I am in an unfortunate rut.
The sad reality of the world is that only one soul can live per body. My body has volunteered to do a lot of work recently, and my soul is being stretched pretty thin. I'm experiencing the stress in various ways; I've got weird phantom muscle spasms and pains from time to time, I break down into emotional goo piles at random triggers, I have started swearing more liberally than I'm used to, and I'm excessively tired.
Despite all this I've tried to continue writing, but the part of my soul I use for Threadcaster is being wasted on other things. The time I can devote to it is fractioned off to other responsibilities - sometimes suddenly and dramatically. I've written a thousand times "I'd rather be writing", but this is the first time I've written and had no will to do it. Usually if I hit a wall or something I can jump back and revise a bit to restart my juices, but now no matter what I do everything feels forced and lifeless. Still I have to finish this draft. I have to write through the plot points and get to the end so I can start over from the beginning. There's no time to pity myself. I must keep going.

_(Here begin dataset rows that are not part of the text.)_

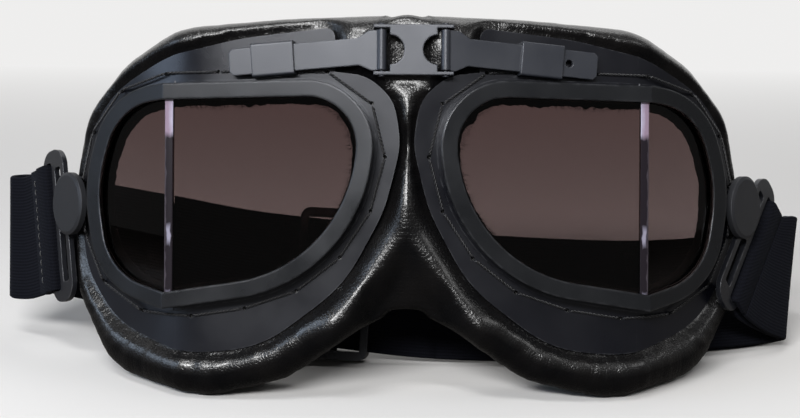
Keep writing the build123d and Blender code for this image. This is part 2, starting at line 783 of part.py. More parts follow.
def cup_pieces(side):
    """Named pieces of one cup, drawn for the right side; side is 1 there and -1 on the left."""
    shift = side * BRIDGE_SHIFT
    return {
        "lens_frame": lens_frame(),
        "front_lens": front_lens(),
        "side_lens": side_lens(),
        "lens_gasket": lens_gasket(),
        "face_plate": face_plate(),
        "leather_pad": leather_pad(),
        "felt_lining": felt_lining(),
        "bar_keeper": bar_keeper(shift),
        "slide_bar": slide_bar(shift),
        "button_post": button_post(),
        "button_washer": button_washer(),
        "button_cap": button_cap(),
    }


def stood(shape):
    """An upright mask piece leaned back as the mask stands."""
    return Rot(X=-LEAN) * shape


def table_cut(shape):
    """A piece cut flat where the mask stands on it."""
    reach = 4 * CUP_REACH
    return shape - Pos(Z=-STAND_HEIGHT - reach / 2) * Box(reach, reach, reach)


def all_pieces():
    """Every named piece in the standing frame."""
    pieces = {
        "bridge_link": stood(bridge_link()),
        "nose_leather": stood(nose_leather()),
    }
    for side, name in ((1, "right"), (-1, "left")):
        tilt = LOOP_TILT_RIGHT if side == 1 else LOOP_TILT_LEFT
        length = RIGHT_TURN_LENGTH if side == 1 else LEFT_FOLD_LENGTH
        pin = Pos(BRIDGE_SHIFT, PIN_DEPTH, BRIDGE_RISE) * (Rot(Z=0 if side == 1 else 180) * bridge_pin())
        pieces["bridge_pin_" + name] = stood(pin)
        group = cup_pieces(side)
        group["strap_loop"] = strap_loop(tilt)
        group["strap_wrap"] = strap_wrap(tilt, length, side == -1)
        for piece, shape in group.items():
            if side == -1:
                shape = mirror(shape, about=Plane.YZ)
            pieces[piece + "_" + name] = stood(shape)
        pad = "leather_pad_" + name
        pieces[pad] = table_cut(pieces[pad])
    pieces["strap_band"] = strap_band()
    pieces["strap_return"] = strap_return()
    pieces["strap_slider"] = strap_slider()
    pieces["strap_hem"] = strap_hem()
    return pieces


def origin_shift(pieces):
    """Move that brings the middle of the whole part's foot to the origin."""
    box = Compound(list(pieces.values())).bounding_box()
    return Vector(-box.center().X, -box.center().Y, -box.min.Z)


def main():
    os.makedirs("parts", exist_ok=True)
    pieces = all_pieces()
    shift = origin_shift(pieces)
    print("origin shift", shift)
    for name, shape in pieces.items():
        export_step(Pos(shift) * shape, os.path.join("parts", name + ".step"))


if __name__ == "__main__":
    main()
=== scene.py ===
import logging
import math
from dataclasses import dataclass, field
from enum import Enum

import bmesh
import bpy
import numpy as np
from mathutils import Euler, Matrix, Vector, noise


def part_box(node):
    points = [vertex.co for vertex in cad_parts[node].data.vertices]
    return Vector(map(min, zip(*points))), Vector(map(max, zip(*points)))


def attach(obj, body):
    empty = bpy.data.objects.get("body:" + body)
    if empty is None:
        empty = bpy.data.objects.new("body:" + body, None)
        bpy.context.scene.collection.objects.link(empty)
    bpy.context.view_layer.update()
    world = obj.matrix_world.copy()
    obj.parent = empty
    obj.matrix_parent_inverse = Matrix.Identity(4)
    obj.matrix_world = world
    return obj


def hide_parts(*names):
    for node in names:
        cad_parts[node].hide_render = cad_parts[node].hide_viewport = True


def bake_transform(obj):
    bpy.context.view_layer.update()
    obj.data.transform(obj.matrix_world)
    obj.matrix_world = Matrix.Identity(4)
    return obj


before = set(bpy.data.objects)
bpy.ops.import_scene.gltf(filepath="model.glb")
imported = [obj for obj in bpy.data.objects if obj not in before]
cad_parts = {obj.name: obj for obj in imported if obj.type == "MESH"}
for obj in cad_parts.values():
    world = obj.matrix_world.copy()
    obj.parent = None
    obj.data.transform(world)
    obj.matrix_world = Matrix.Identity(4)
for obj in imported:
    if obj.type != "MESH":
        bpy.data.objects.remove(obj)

logging.basicConfig(level=logging.INFO, format="%(message)s")
LOG = logging.getLogger("flying_goggles")

MM = 0.001
LEAN = math.radians(12)
STOOD_AT = Vector((0.206151, -42.1556, 55.2232))
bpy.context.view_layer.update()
PLATE_BENDS = ((63.654, 15, 30), (91.56, 6, 11))


class Side(Enum):
    """The two sides of the mask, each with the sign of its reach across."""

    RIGHT = 1
    LEFT = -1

    @property
    def tag(self) -> str:
        """Name of the side in lower case."""
        return self.name.lower()


def stood(x: float, y: float, z: float) -> Vector:
    """Moves a point of the upright mask to where it leans on the table.

    Args:
        x: Reach to the right of the mask's middle, in millimetres.
        y: Depth behind the lens frames' face at the nose.
        z: Height over the eye line.

    Returns:
        The point in the row frame, in metres.
    """
    turned = Matrix.Rotation(-LEAN, 3, "X") @ Vector((x, y, z))
    return (turned + STOOD_AT) * MM


def upright(points: np.ndarray) -> np.ndarray:
    """Takes points of the row frame back to the upright mask.

    Args:
        points: Rows of places in metres.

    Returns:
        The same rows in millimetres, square to the mask.
    """
    shifted = points / MM - np.array(STOOD_AT)
    turn = np.array(Matrix.Rotation(LEAN, 3, "X"))
    return shifted @ turn.T


def standing(points: np.ndarray) -> np.ndarray:
    """Takes points of the upright mask to the row frame.

    Args:
        points: Rows of places in millimetres.

    Returns:
        The same rows in metres, as the mask leans.
    """
    turn = np.array(Matrix.Rotation(-LEAN, 3, "X"))
    return (points @ turn.T + np.array(STOOD_AT)) * MM


def rows_of(source: bpy.types.bpy_prop_collection, name: str) -> np.ndarray:
    """Reads one vector of every item of a collection, as rows.

    Args:
        source: The collection.
        name: Name of the vector.

    Returns:
        One row for each item.
    """
    flat = np.zeros(len(source) * 3)
    source.foreach_get(name, flat)
    return flat.reshape(-1, 3)


def linked(name: str, mesh: bpy.types.Mesh) -> bpy.types.Object:
    """Puts a mesh into the scene as an object.

    Args:
        name: Name of the object.
        mesh: Its mesh.

    Returns:
        The linked object.
    """
    piece = bpy.data.objects.new(name, mesh)
    bpy.context.scene.collection.objects.link(piece)
    return piece


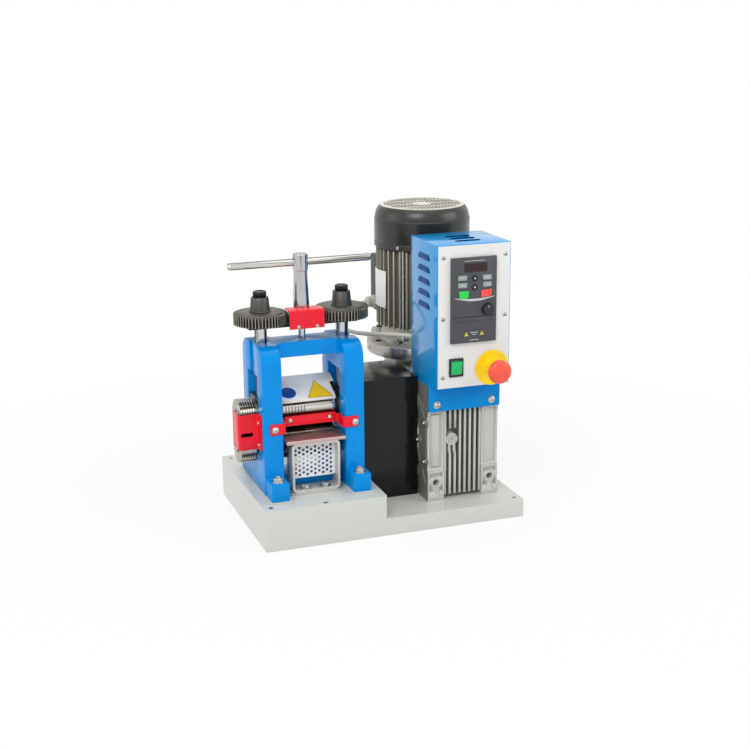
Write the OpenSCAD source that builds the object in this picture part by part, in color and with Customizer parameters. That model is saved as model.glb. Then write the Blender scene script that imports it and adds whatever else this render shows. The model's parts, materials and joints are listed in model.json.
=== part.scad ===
// Electric rolling mill with a worm gear motor: main shape, one module per piece.
// Millimetres, +Z up, origin at the centre of the base underside, mill on the left.

/* [Base] */
// Width of the base
base_w = 461; // [440:1:480]
// Depth of the base
base_d = 300; // [280:1:320]
// Height of the raised part that carries the mill
high_h = 70; // [60:1:80]
// Height of the low part that carries the gearbox
low_h = 30; // [24:1:40]
// Width of the raised part
high_w = 210; // [205:1:215]
// Rounding of the base corners
base_r = 5; // [2:1:10]

/* [Mill frame] */
// Mill centre from the left end of the base
mill_x = 105.5; // [104:0.5:108]
// Roll and screw centre plane from the front of the base
mill_y = 127; // [125:0.5:129]
// Width of each housing
post_w = 33; // [31:1:35]
// Depth of each housing
post_d = 124; // [120:1:128]
// Height of the housing top above the floor
frame_top = 321; // [318:1:324]
// Rounding of the housing shoulders
post_r = 28; // [22:1:32]
// Depth of the housing foot
foot_d = 197; // [190:1:202]
// Width of the front and rear lugs of the foot
lug_w = 30; // [28:1:32]
// Height of the foot lugs
lug_h = 30; // [26:1:34]
// Thickness of the pad under each foot
pad_t = 3; // [2:0.5:4]
// Width of the housing window
window_d = 62; // [60:1:64]
// Top of the housing window
window_top = 270; // [267:1:273]
// Depth of the side recess of each housing
recess_t = 4; // [3:1:5]
// Depth of the top bridge
bridge_d = 48; // [44:1:52]
// Height of the top bridge
bridge_h = 25; // [22:1:28]
// Fillet between bridge and housings
bridge_r = 14; // [10:1:18]
// Height of the lower tie between the housings
tie_h = 19; // [16:1:22]

/* [Rolls] */
// Roll diameter
roll_dia = 55; // [53:1:56]
// Gap between the closed rolls
roll_nip = 0.2; // [0.1:0.1:0.5]
// Height of the lower roll centre
lower_z = 143.5; // [142.5:0.5:145]
// Length of the roll barrel
barrel_w = 97; // [94:1:100]
// Roll journal diameter
journal_dia = 34; // [30:1:36]
// Running clearance on the radius of journals and screws
fit = 0.05; // [0.03:0.01:0.1]
// Width of the side rings
ring_w = 27; // [25:1:29]
// Height of the upper chocks
chock_h = 56; // [54:1:58]
// Slide clearance of the chocks
chock_gap = 0.3; // [0.2:0.1:0.5]

/* [Screw gear] */
// Pressure screw diameter
screw_dia = 21; // [19:1:23]
// Teeth of each screw gear
gear_teeth = 50; // [48:1:52]
// Teeth of the pinion between them
pinion_teeth = 33; // [31:1:35]
// Gear tooth module
gear_module = 1.7; // [1.65:0.05:1.75]
// Underside of the screw gears
gear_z = 352; // [350:1:354]
// Thickness of the screw gears
gear_t = 20; // [18:0.5:21]
// Foot diameter of the hub cone
hub_dia = 35.6; // [34:0.2:38]
// Height of the hub cone
hub_h = 24.5; // [22:0.5:27]
// Length of the bar below the gears
bar_l = 187; // [180:1:192]
// Width of the bar below the gears
bar_w = 26; // [24:1:28]
// Thickness of the bar below the gears
bar_t = 5.5; // [5:0.5:6]
// Width of the red gear cover
cover_w = 60; // [58:1:61]
// Front of the red gear cover ahead of the screws
cover_out = 33; // [31:1:34]
// Depth of the top flange of the gear cover
cover_d = 28; // [26:1:29]
// Sheet thickness of the red gear cover
cover_t = 2; // [1.5:0.5:2.5]
// Length of the cross handle
handle_l = 246; // [240:1:260]
// Cross handle diameter
handle_dia = 12; // [10:1:14]
// Height of the cross handle centre
handle_z = 449.5; // [445:0.5:455]
// Handle head diameter
head_dia = 25.4; // [24:0.2:28]
// Handle head height
head_h = 27.6; // [26:0.2:30]
// Handle shaft diameter at the foot
shaft_dia = 27.2; // [26:0.2:28]
// Handle shaft diameter at the top
shaft_top_dia = 22.4; // [21:0.2:24]
// Guide spindle diameter
spindle_dia = 12; // [10:1:13]

/* [Guards and table] */
// Width of the square table tube
tube_w = 83; // [80:1:84]
// Height of the square table tube
tube_h = 86; // [83:1:88]
// Wall of the square table tube
tube_t = 4; // [3:0.5:5]
// Outer corner radius of the table tube
tube_r = 8; // [6:1:10]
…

What has actually happened is that writing has become part of "work". It was never "work" before, it was always hobby - something I did for fun. Now that I'm trying to make Threadcaster into something substantial, I'm experiencing for the first time what paid writers feel when a deadline is coming up. I'll do it even if it doesn't come out great, I had a vision when I outlined it, hopefully the vision endures through my exhaustion.
I spent an hour writing two paragraphs tonight. I think they'll do. They're acceptable enough that I can go to sleep and assume everything will sort itself out eventually.